Later, his intention was to fight the federal government, which he did in U.S. District Court in Denver. His trial there coincided with that of Timothy McVeigh, who bombed a federal building in Oklahoma City.

Unser lost. And he lost again on appeal. But his story lent a personal feel to the forum.

Skepticism abides of the Koch brothers’ increasingly public push for criminal justice reform. Just last week, journalist Jane Mayer reported in The New Yorker on whether it is part of a skillful rebranding campaign meant to distance the brothers from their dark-money, puppet master image.

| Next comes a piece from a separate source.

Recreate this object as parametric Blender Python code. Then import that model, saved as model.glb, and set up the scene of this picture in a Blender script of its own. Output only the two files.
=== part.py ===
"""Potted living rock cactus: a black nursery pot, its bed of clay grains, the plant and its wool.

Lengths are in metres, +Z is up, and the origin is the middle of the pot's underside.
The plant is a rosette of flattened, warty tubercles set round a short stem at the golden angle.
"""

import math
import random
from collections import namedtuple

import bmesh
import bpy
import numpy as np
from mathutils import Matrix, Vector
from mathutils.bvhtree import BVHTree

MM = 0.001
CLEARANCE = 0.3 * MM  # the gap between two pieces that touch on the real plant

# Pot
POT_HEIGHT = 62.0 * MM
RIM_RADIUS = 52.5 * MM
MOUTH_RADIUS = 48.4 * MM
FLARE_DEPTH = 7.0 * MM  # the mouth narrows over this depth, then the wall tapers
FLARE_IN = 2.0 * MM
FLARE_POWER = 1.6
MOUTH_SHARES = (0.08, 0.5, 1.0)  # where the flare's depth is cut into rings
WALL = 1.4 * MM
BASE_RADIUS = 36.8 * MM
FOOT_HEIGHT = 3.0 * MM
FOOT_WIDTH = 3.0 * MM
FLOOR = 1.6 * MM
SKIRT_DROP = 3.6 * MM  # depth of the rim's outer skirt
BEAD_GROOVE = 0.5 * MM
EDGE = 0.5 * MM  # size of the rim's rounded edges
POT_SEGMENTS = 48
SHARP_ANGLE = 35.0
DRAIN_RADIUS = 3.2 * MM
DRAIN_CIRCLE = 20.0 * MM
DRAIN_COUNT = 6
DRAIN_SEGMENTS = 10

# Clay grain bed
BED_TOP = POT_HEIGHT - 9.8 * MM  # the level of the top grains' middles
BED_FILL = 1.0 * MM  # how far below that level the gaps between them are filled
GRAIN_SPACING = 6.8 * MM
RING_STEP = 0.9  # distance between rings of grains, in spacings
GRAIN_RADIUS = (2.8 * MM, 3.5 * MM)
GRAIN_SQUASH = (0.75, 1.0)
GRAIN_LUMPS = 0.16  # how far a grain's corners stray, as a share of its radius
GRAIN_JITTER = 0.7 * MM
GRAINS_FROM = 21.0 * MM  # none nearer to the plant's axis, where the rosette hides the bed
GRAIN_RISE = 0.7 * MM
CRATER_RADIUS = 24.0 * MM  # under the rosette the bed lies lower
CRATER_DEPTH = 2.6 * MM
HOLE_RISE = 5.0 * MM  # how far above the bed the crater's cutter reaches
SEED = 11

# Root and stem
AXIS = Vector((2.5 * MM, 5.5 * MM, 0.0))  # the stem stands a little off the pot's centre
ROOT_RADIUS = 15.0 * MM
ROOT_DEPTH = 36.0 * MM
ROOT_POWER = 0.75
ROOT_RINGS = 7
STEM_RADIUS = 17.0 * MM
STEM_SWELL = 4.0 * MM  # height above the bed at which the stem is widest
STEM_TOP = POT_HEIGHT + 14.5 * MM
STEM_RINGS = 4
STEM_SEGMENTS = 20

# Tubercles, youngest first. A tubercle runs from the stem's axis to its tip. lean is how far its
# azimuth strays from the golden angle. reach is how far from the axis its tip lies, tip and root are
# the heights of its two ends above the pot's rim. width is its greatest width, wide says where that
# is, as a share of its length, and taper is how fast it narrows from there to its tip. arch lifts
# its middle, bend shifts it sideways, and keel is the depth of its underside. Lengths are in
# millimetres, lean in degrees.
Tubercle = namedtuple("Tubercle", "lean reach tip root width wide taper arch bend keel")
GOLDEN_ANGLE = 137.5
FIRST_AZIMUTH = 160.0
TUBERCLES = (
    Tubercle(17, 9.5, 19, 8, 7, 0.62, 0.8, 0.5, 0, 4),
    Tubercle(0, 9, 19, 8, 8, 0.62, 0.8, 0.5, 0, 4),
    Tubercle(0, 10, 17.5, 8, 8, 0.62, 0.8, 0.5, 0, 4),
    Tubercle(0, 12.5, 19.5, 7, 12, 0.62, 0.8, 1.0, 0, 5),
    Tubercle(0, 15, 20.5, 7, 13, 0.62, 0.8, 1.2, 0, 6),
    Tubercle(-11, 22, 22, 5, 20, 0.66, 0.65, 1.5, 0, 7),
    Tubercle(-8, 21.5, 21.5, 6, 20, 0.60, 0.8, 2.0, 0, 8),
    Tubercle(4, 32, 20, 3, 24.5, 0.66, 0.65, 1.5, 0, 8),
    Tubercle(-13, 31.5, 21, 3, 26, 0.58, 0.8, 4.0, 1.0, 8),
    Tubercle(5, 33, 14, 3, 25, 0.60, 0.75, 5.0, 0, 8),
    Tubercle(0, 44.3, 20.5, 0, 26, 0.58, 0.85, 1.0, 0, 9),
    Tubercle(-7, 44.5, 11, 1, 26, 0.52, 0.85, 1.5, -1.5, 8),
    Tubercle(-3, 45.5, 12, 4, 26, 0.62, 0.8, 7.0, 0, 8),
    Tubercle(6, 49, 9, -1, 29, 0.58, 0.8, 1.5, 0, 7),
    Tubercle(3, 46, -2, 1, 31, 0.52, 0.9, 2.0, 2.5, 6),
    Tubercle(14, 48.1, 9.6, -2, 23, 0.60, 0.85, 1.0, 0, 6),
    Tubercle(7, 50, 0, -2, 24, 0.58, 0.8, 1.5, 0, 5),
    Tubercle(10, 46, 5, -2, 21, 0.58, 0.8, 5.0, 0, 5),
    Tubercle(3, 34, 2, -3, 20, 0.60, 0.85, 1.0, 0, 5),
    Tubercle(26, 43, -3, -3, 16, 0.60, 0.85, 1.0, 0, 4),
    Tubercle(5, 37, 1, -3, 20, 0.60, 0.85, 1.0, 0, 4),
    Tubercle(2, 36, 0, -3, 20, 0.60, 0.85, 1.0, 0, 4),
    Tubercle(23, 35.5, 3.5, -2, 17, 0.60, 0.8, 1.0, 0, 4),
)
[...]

Mens rea reform is not without controversy, either. It appears to be a potential sticking point in the national criminal justice reform debate, and its inclusion could derail bipartisan efforts in Congress to amend sentencing laws and other aspects of the system.

Critics have wondered aloud whether bolstering intent requirements would open the door for corporations to claim ignorance of the law or benign motives and thus avoid liability for criminal acts. Environmental crimes often come to mind for those suspicious of the real intent behind “intent reform.”

The panelists at last week’s forum in Albuquerque seemed aware of the criticism. They told horror stories of people in Florida facing charges for contraband that didn’t belong to them in the trunks of rental cars. And they gave Unser 45 minutes to describe his fight with the feds.

CKI’s Reddy told New Mexico In Depth that he understands the concerns about loosening restrictions on corporate crime. But disagreeing with mens rea reform efforts “is not the way to address the corporate malfeasance they’re concerned about.”

Further, he said there’s plenty in mens rea reform for average New Mexicans. Reddy gave the hypothetical example of someone whose boat leaks oil into a river. Was the boater purposefully polluting the river? Was it a reckless act, an act of negligence? Or was it a freak accident? Laws that don’t differentiate between levels of intent can criminalize behavior that would not otherwise rise to the level of a crime.

“Those levels matter,” he said. “It’s a mistake to say it’s either (a crime) or (it’s not.) Mens rea protections have for a thousand years been protections for defendants, all defendants … Anyone in the U.S. could be a defendant, especially now because there are so many laws.”

Whether New Mexico will become the next battleground for stricter intent requirements remains to be seen. The Rio Grande Foundation’s Paul Gessing said he hopes to build interest and support for mens rea reform this year and potentially put it before the Legislature in 2017.


One thought on “Koch brothers, defense attorneys: What’s on New Mexicans’ minds matters

  1. The mens rea would not be a problem with corporations if they were not defined as persons. The law could thus exempt them from such defenses: the acts of corporations would be judged entirely on their compliance or non-compliance with the law. Mens rea might still apply to corporate officials, but the bar would obviously be higher.